I actually was a little concerned that I might have given George something bad to report back to Getty, but before we had time to worry about too many things, Tom Hansen came looking for us and asked if we could come to the NCAA office next Wednesday…seems Walter wanted to talk some more without the formality of the TV Committee. We quickly agreed and George and I headed for Los Angeles, JB back to Philadelphia; and we were still alive.

January 24, 1979 – RCA Americom – The Transponder

Piscataway, New Jersey – Our meeting at RCA was a classic example of high-level corporate sparring. George Conner, representing Getty, was trying to find out just how far RCA would go with our transponder lease without a major financial commitment, while Dennis Elliott was poking around trying to discover just how real Getty’s interest in us was.

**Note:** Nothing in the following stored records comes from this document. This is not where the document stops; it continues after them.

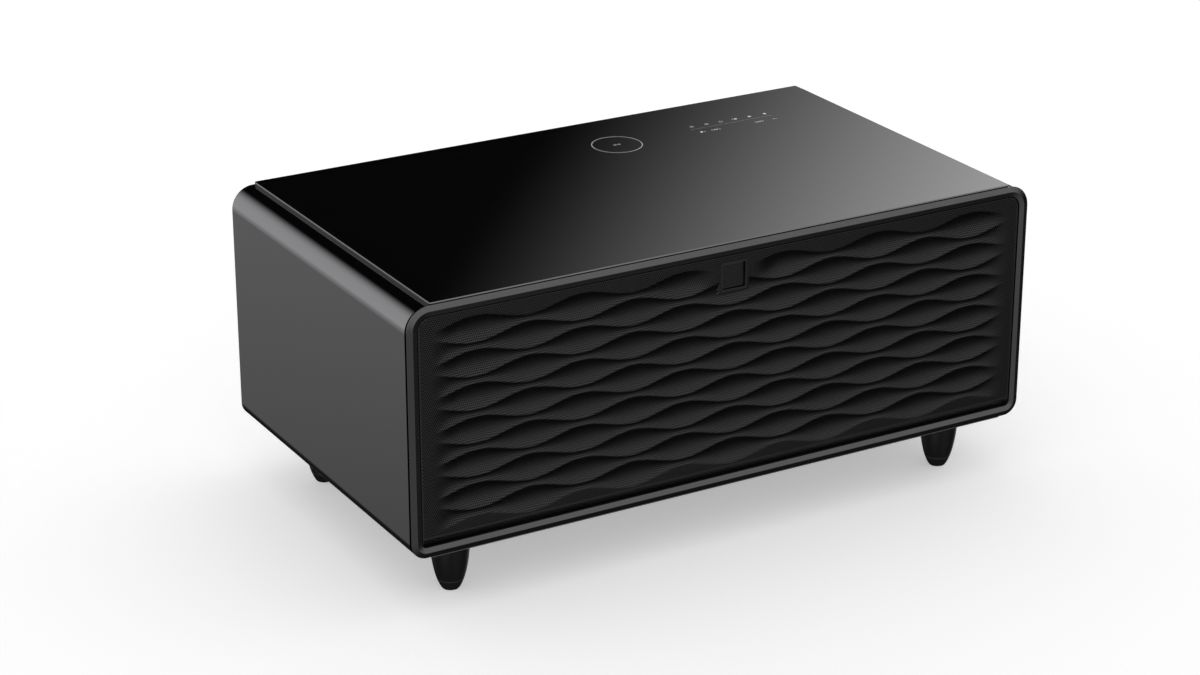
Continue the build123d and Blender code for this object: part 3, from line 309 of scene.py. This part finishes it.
# One finish for each material slot of the record
finishes = {
    "shell_metal": surface("shell_metal", (0.27, 0.27, 0.28), 0.08, 1.0, grain=0.0006, gloss=0.015),
    "bezel_metal": surface("bezel_metal", (0.33, 0.335, 0.335), 0.2, 1.0, grain=0.0005, gloss=0.03),
    "grille_metal": surface(
        "grille_metal", (0.155, 0.155, 0.155), 0.34, 1.0, grain=0.0007, bump=0.05
    ),
    "base_metal": surface(
        "base_metal", (0.5, 0.5, 0.51), 0.35, 1.0, grain=0.0004, stretch=(0.02, 1, 1)
    ),
    "zinc_steel": surface("zinc_steel", (0.56, 0.57, 0.58), 0.33, 1.0, grain=0.004, tone=0.14),
    "black_plastic": surface("black_plastic", (0.006, 0.006, 0.006), 0.6, grain=0.0008, bump=0.12),
    "pad_black": surface("pad_black", (0.02, 0.02, 0.02), 0.5, grain=0.0006, bump=0.1),
    "top_glass": glass_surface(),
    "leg_black": leg_surface("leg_black", 0.3),
    "glide_rubber": leg_surface("glide_rubber", 0.4),
    "white_plastic": surface("white_plastic", (0.78, 0.78, 0.77), 0.35, grain=0.002, tone=0.02),
    "bin_plastic": surface(
        "bin_plastic", (0.62, 0.68, 0.71), 0.12, grain=0.01, tone=0.03, alpha=0.45
    ),
    "foam": surface("foam", (0.72, 0.65, 0.45), 0.9, grain=0.0015, tone=0.2, bump=0.4),
    "aluminium_plate": surface(
        "aluminium_plate", (0.8, 0.8, 0.81), 0.35, 1.0, grain=0.0005, stretch=(0.03, 1, 1)
    ),
    "lamp_diffuser": surface("lamp_diffuser", (0.9, 0.9, 0.87), 0.5, grain=0.001, tone=0.02),
    "speaker_cone": surface("speaker_cone", (0.02, 0.02, 0.02), 0.75, grain=0.0012, bump=0.3),
    "compressor_paint": surface("compressor_paint", (0.012, 0.012, 0.012), 0.3, grain=0.003),
    "soft_rubber": surface("soft_rubber", (0.045, 0.045, 0.045), 0.65, grain=0.001, bump=0.1),
    "condenser_metal": surface("condenser_metal", (0.02, 0.02, 0.02), 0.4, grain=0.001),
    "copper_tube": surface("copper_tube", (0.75, 0.36, 0.2), 0.3, 1.0, grain=0.006, tone=0.2),
    "board_green": surface("board_green", (0.02, 0.13, 0.05), 0.4, grain=0.0012, tone=0.25),
    "coil_copper": surface("coil_copper", (0.7, 0.33, 0.16), 0.35, 1.0, grain=0.0006, tone=0.3),
    "contact_metal": surface("contact_metal", (0.8, 0.68, 0.42), 0.22, 1.0, grain=0.002),
    "magnet_grey": surface("magnet_grey", (0.3, 0.3, 0.31), 0.3, 1.0, grain=0.002),
}
for subpart in frame["record"]["subparts"]:
    node_object = frame["nodes"][subpart["node"]]
    for material_slot in node_object.material_slots:
        material_slot.material = finishes[subpart["material_slot"]]


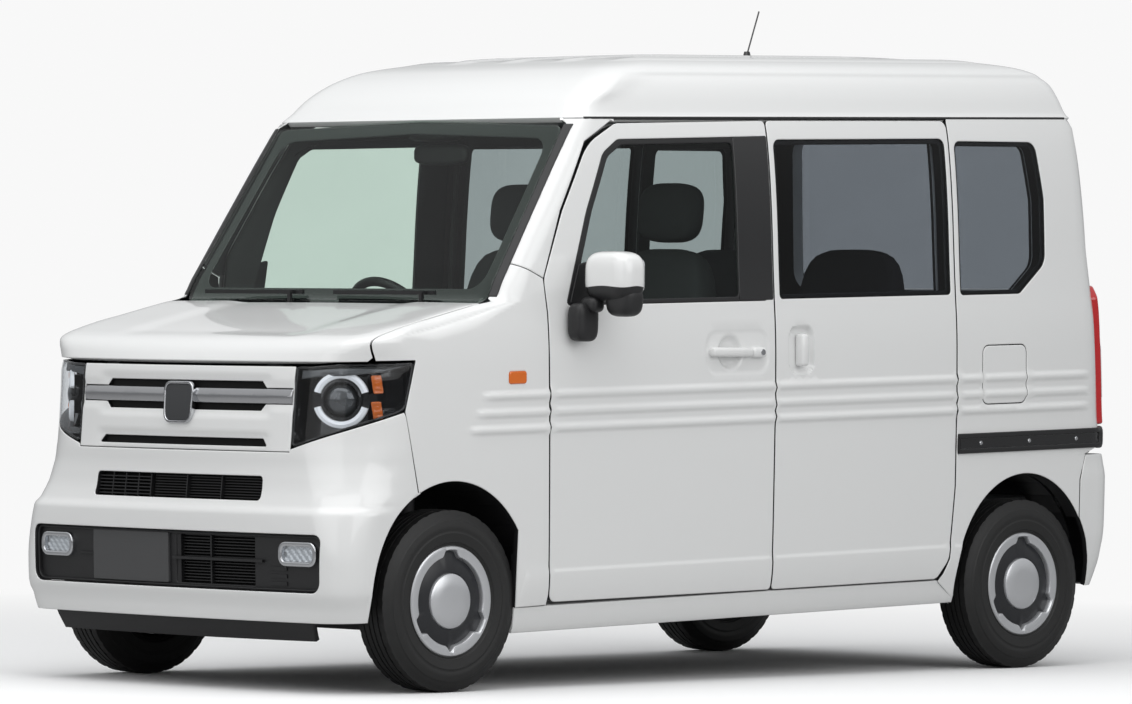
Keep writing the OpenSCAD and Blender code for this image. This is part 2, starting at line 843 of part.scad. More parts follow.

JB and I merely tried to keep the conversation alive with positive comments about our upcoming meetings with the NCAA and Budweiser, along with the continued positive MSO response.

George, JB and I left Dennis feeling that we still had some time, but that our days were definitely numbered. We needed a big money partner – and soon! With this newly perceived pressure from RCA, we left for the Philadelphia Airport and our flight to Kansas City and tomorrow’s meeting with the NCAA TV Committee.

Fog shrouded the airport and there was some doubt about our ability to find an outbound flight to make that scheduled NCAA meeting at the Kansas City Airport Marriott. Wouldn’t that ne something? On the threshold of a decision and fogged in…in Philadelphia, of all places.

After numerous ticket changes and hours later than scheduled, we finally did head for KC and the highly anticipated meeting.

December 28,1978 – Getty Says “No” Sort of…

O’Hare Hilton, Chicago, Illinois – The “someone” George wanted us to meet was Dr. John Gartley of the Northwestern School of Communications. John was very correct and proper in his questioning of JB and me, but frankly, since technology had been moving so rapidly and he was in an academic, rather than a business environment, his information was quite out of date.

We later discovered the real reason for the meeting was not so much to gather information, but to let George meet us and do a first-hand, face-to-face evaluation of JB and me. Getty was also interested in Dr. Gartley’s personal evaluation of us.

For our part, we were pleased to finally meet the face that went with the phone voice we had gotten to know so well during the past three weeks. George’s cherubic visage combined with his straightforward, no-nonsense approach to business left us in a quandary. On the one hand, he was friendly and enthusiastic, while on the other, he cautioned us not to expect too much from Getty too soon.

We found out exactly what he meant the next day when JB called Evey. Evey’s response to the inquiring call was, “If you have to have an answer today, it’s ‘No.’ Can’t K. S. Sweet fund this project for a little longer?”

So that’s it. Our deadline arrived and we had no financial committment. The New Year’s weekend had arrived and we couldn’t do a thing, except go to a meeting in King of Prussia, Pennsylvania, with JB and Tom Cushman on Tuesday, January 2, 1979 to either wind up affairs or (hopefully) stretch just a little longer to see what Getty would do.

That, my friends, was one LONG weekend. The Bowl games didn’t do much for us on New Year’s Day 1979!